- Chasten Buttigieg told The Washington Post that DC is “almost unaffordable.”
- “We couldn’t afford the one-bedroom-plus-den,” Chasten told The Post.
- Chasten moved to the city with his husband Pete six months ago.
- See more stories on Insider’s business page.
Chasten Buttigieg is still adjusting to his new life in the nation’s capital, but one thing has become clear to him: The city is too expensive.
That’s what he told The Washington Post in an profile published Monday. The former middle school drama teacher moved from South Bend, Indiana to Washington, DC in January for his husband Pete Buttigieg’s new job as President Joe Biden’s transportation secretary.
One of the couple’s “favorite” pastimes is scrolling through real estate website Zillow, trying to guess the prices of properties in DC and then being blown away by the actual cost.
“We’re doing fine for ourselves, and [yet] the city is almost unaffordable,” Chasten told The Post. “Which tells you how extremely unaffordable it is for many people.”
The couple resides in a high-end 800-square-foot, one-bedroom apartment in the Capitol Hill neighborhood, The Post reported. They secured a longer lease for $3,000, with two months rent-free, according to the outlet.
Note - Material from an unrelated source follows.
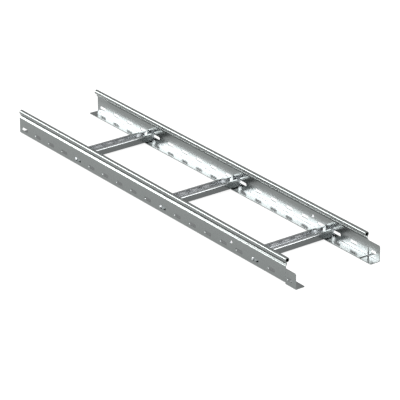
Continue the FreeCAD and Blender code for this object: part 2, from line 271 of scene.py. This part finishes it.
    def with_spangle(self, tree: bpy.types.NodeTree, place: bpy.types.NodeSocket,
                     tone: bpy.types.NodeSocket) -> bpy.types.NodeSocket:
        """Make a colour up to a fiftieth darker or lighter from one crystal to the next.

        Args:
            tree: Node tree of the material.
            place: Object coordinates.
            tone: Colour of the zinc.

        Returns:
            The colour with its spangle.
        """
        crystal = add_node(tree, "ShaderNodeTexVoronoi", {"Vector": place},
                           {"Scale": 1 / (self.spangle_mm * MM)})
        change = add_node(tree, "ShaderNodeMapRange", {"Value": crystal.outputs["Color"]},
                          {"To Min": 0.98, "To Max": 1.02})
        spangled = add_node(tree, "ShaderNodeVectorMath",
                            {0: tone, 1: change.outputs["Result"]}, operation="MULTIPLY")
        return spangled.outputs["Vector"]

    def lined_roughness(self, tree: bpy.types.NodeTree,
                        place: bpy.types.NodeSocket) -> bpy.types.NodeSocket:
        """Vary the roughness by up to 15 hundredths in fine lines along the roll direction.

        Args:
            tree: Node tree of the material.
            place: Object coordinates.

        Returns:
            The roughness.
        """
        if self.roll is RollDirection.ALONG_LADDER:
            stretch = (self.line_stretch, 1.0, 1.0)
        else:
            stretch = (1.0, self.line_stretch, 1.0)
        along = add_node(tree, "ShaderNodeMapping", {"Vector": place}, {"Scale": stretch})
        lines = add_node(tree, "ShaderNodeTexNoise", {"Vector": along.outputs["Vector"]},
                         {"Scale": 1 / (self.line_mm * MM), "Detail": 2.0})
        gloss = add_node(tree, "ShaderNodeMapRange", {"Value": lines.outputs["Fac"]},
                         {"To Min": self.roughness * 0.85, "To Max": self.roughness * 1.15})
        return gloss.outputs["Result"]


def dress_nodes(prefix: str, finish: GalvanisedSheet) -> None:
    """Put one finish on every face of the model's nodes whose names start alike.

    Args:
        prefix: Start of the nodes' names.
        finish: Finish for them.
    """
    material = finish.build()
    for name in sorted(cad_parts):
        if name.startswith(prefix):
            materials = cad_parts[name].data.materials
            materials.clear()
            materials.append(material)
            log.info("%s dressed in %s", name, material.name)


@dataclass
class SideRails:
    """The two rolled and punched rails; their hollows get painted hollow light, but zinc that
    looks up gets no painted highlight there.
    """

    # The rails keep the default hollow tone: painted hollow light low on their inner faces.
    finish: GalvanisedSheet = GalvanisedSheet(
        "galvanised_rail_sheet", colour="#7D8180", painted_ledge_highlight_colour="#7D8180", roughness=0.23,
        roll=RollDirection.ALONG_LADDER)

    def dress(self) -> None:
        """Give both rails their zinc skin."""
        dress_nodes("side_rail", self.finish)


@dataclass
class Rungs:
    """The C rungs between the rails: painted pale and milky inside their deep channels, with a
    painted highlight on their lips and a darker tone that stands in for shade.
    """

    # The rung zinc is painted darker than the rails' zinc to stand in for the shade on the rungs'
    # near faces: painted shade. Its ledge tone is a painted highlight on the lips, its hollow
    # tone painted light in the channels.
    finish: GalvanisedSheet = GalvanisedSheet(
        "galvanised_rung_sheet", colour="#656868", painted_ledge_highlight_colour="#A8ABAC", roughness=0.20,
        roll=RollDirection.ACROSS_LADDER, painted_hollow_light_colour="#CED0D2", painted_hollow_light_metallic=0.75,
        painted_hollow_light_reach_mm=30.0)

    def dress(self) -> None:
        """Give every rung its zinc skin."""
        dress_nodes("rung", self.finish)


@dataclass
class StudioCamera:
    """Long lens that looks down at the ladder from beside its splice end."""

    azimuth_deg: float = 53.386
    elevation_deg: float = 24.193
    distance_m: float = 5.1723
    aim: tuple[float, float, float] = (0.01259, 0.01694, -0.0134)
    focal_mm: float = 229.79
    sensor_mm: float = 36.0
    clip_end_m: float = 100.0

    def build(self) -> bpy.types.Object:
        """Place the camera and make it the scene's camera.

        It looks along the direction at its azimuth and at its elevation below the level, and it
        stands its distance back from the aim.

        Returns:
            The camera.
        """
        look = direction_from(self.azimuth_deg, -self.elevation_deg)
        data = bpy.data.cameras.new("studio_camera")
        data.lens = self.focal_mm
        data.sensor_width = self.sensor_mm
        data.clip_end = self.clip_end_m
        camera = bpy.data.objects.new("studio_camera", data)
        camera.location = Vector(self.aim) - look * self.distance_m
        camera.rotation_euler = look.to_track_quat("-Z", "Y").to_euler()
        bpy.context.scene.collection.objects.link(camera)
        bpy.context.scene.camera = camera
        return camera


@dataclass(frozen=True)
class Softbox:
    """Flat studio light that faces the ladder."""

    name: str
    azimuth_deg: float
    elevation_deg: float
    width_m: float
    height_m: float
    radiance: float
    distance_m: float = 8.0

    def build(self) -> bpy.types.Object:
        """Place the light; its power is radiance times pi times its area.

        Returns:
            The light.
        """
        towards = direction_from(self.azimuth_deg, self.elevation_deg)
        data = bpy.data.lights.new(self.name, "AREA")
        data.shape = "RECTANGLE"
        data.size = self.width_m
        data.size_y = self.height_m
        data.energy = self.radiance * math.pi * self.width_m * self.height_m
        lamp = bpy.data.objects.new(self.name, data)
        lamp.location = towards * self.distance_m
        lamp.rotation_euler = (-towards).to_track_quat("-Z", "Y").to_euler()
        bpy.context.scene.collection.objects.link(lamp)
        return lamp


@dataclass
class Studio:
    """Pale floor, soft lights and a dim dome round the ladder."""

    floor_half_m: float = 30.0
    floor_colour: str = "#909090"
    floor_lift: float = 0.82
    wall_strength: float = 0.40
    wall_top_deg: float = 22.0
    ceiling_strength: float = 1.00
    ceiling_edge_deg: float = 45.0
    softboxes: list[Softbox] = field(default_factory=lambda: [
        Softbox("key_softbox", azimuth_deg=127.5, elevation_deg=22.0,
                width_m=3.6, height_m=2.5, radiance=11.0),
        Softbox("back_softbox", azimuth_deg=-53.4, elevation_deg=26.0,
                width_m=4.2, height_m=3.6, radiance=7.0),
        Softbox("camera_side_softbox", azimuth_deg=-126.6, elevation_deg=26.0,
                width_m=5.0, height_m=4.2, radiance=6.0),
    ])

    def build(self) -> None:
        """Make the floor, the lights and the world."""
        self.make_floor()
        for softbox in self.softboxes:
            softbox.build()
            log.info("%s placed", softbox.name)
        self.make_world()

    def make_floor(self) -> None:
        """Lay a flat square of matt paper at the level of the ladder's underside."""
        half = self.floor_half_m
        level = cad_box[0][2]
        corners = np.array([(-half, -half, level), (half, -half, level),
                            (half, half, level), (-half, half, level)])
        mesh = bpy.data.meshes.new("studio_floor")
        mesh.from_pydata(corners.tolist(), [], [(0, 1, 2, 3)])
        mesh.materials.append(self.matt_paper())
        floor = bpy.data.objects.new("studio_floor", mesh)
        bpy.context.scene.collection.objects.link(floor)

    def matt_paper(self) -> bpy.types.Material:
        """Matt paper backdrop: grey under the lights, lifted to white where it is seen.

        The lift is a faint glow that camera, glossy and transmission rays see, so that metal
        shows the same floor as the picture does. The lit part keeps the ladder's shadow.

        Returns:
            The material.
        """
        material = bpy.data.materials.new("matt_paper_backdrop")
        material.use_nodes = True
        tree = material.node_tree
        tree.nodes.clear()
        paper = add_node(tree, "ShaderNodeBsdfDiffuse",
                         values={"Color": linear_colour(self.floor_colour)})
        rays = add_node(tree, "ShaderNodeLightPath")
        camera_or_glossy = add_node(tree, "ShaderNodeMath", {0: rays.outputs["Is Camera Ray"],
                                                             1: rays.outputs["Is Glossy Ray"]},
                                    operation="MAXIMUM")
        seen = add_node(tree, "ShaderNodeMath", {0: camera_or_glossy.outputs["Value"],
                                                 1: rays.outputs["Is Transmission Ray"]},
                        operation="MAXIMUM")
        lift = add_node(tree, "ShaderNodeMath", {0: seen.outputs["Value"]},
                        {1: self.floor_lift}, operation="MULTIPLY")
        glow = add_node(tree, "ShaderNodeEmission", {"Strength": lift.outputs["Value"]},
                        {"Color": WHITE})
        lifted_paper = add_node(tree, "ShaderNodeAddShader", {0: paper.outputs["BSDF"],
                                                              1: glow.outputs["Emission"]})
        add_node(tree, "ShaderNodeOutputMaterial", {"Surface": lifted_paper.outputs["Shader"]})
        return material

    def make_world(self) -> None:
        """White dome, dim up to the top of the walls and brightest over the ceiling's edge.

        Between the two its strength grows evenly with the sine of the elevation.
        """
        world = bpy.data.worlds.new("studio_dome")
        world.use_nodes = True
        tree = world.node_tree
        tree.nodes.clear()
        direction = add_node(tree, "ShaderNodeTexCoord").outputs["Generated"]
        parts = add_node(tree, "ShaderNodeSeparateXYZ", {"Vector": direction})
        strength = add_node(tree, "ShaderNodeMapRange", {"Value": parts.outputs["Z"]},
                            {"From Min": math.sin(math.radians(self.wall_top_deg)),
                             "From Max": math.sin(math.radians(self.ceiling_edge_deg)),
                             "To Min": self.wall_strength, "To Max": self.ceiling_strength})
        dome = add_node(tree, "ShaderNodeBackground", {"Strength": strength.outputs["Result"]},
                        {"Color": WHITE})
        add_node(tree, "ShaderNodeOutputWorld", {"Surface": dome.outputs["Background"]})
        bpy.context.scene.world = world


def main() -> None:
    """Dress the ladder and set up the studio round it."""
    logging.basicConfig(level=logging.INFO, format="%(name)s: %(message)s")
    bpy.context.scene.view_settings.view_transform = "Standard"
    SideRails().dress()
    Rungs().dress()
    StudioCamera().build()
    Studio().build()


if __name__ == "__main__":
    main()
“We couldn’t afford the one-bedroom-plus-den,” Chasten told The Post. Available two-bedrooms in the luxury building currently start at $5,650, according to The Post. The Buttigieges decided on the place because of the security provided and its location, the outlet reported.
Average rent in Washington, DC is $2,126, according to RentCafe, two times the average rent in South Bend. The Buttigieges sold their home there earlier this year and purchased a property on Lake Michigan, in Traverse City, where Chasten is from, and where “people who remind me of, like, me,” he told The Post.
Chasten was thrust into the national spotlight during the 2020 campaign, when his husband Pete, the first openly gay major presidential candidate, was running for the Democratic nomination. Since then, he said Pete has adapted to the Washington-insider lifestyle quite seamlessly. But being his high-profile spouse has been somewhat of a struggle, Chasten said.
“Sometimes I’m like, ‘I’m done. I’m taking a break. I can’t be everything for everybody all the time,’ ” Chasten told The Post.
Still, Chasten said that he’s finding spots in DC where he fits in, such as Mr. Henry’s, a pub in his neighborhood.
“I see the charm in it,” Chasten said of DC. “I know there are people who are very in love with the city.”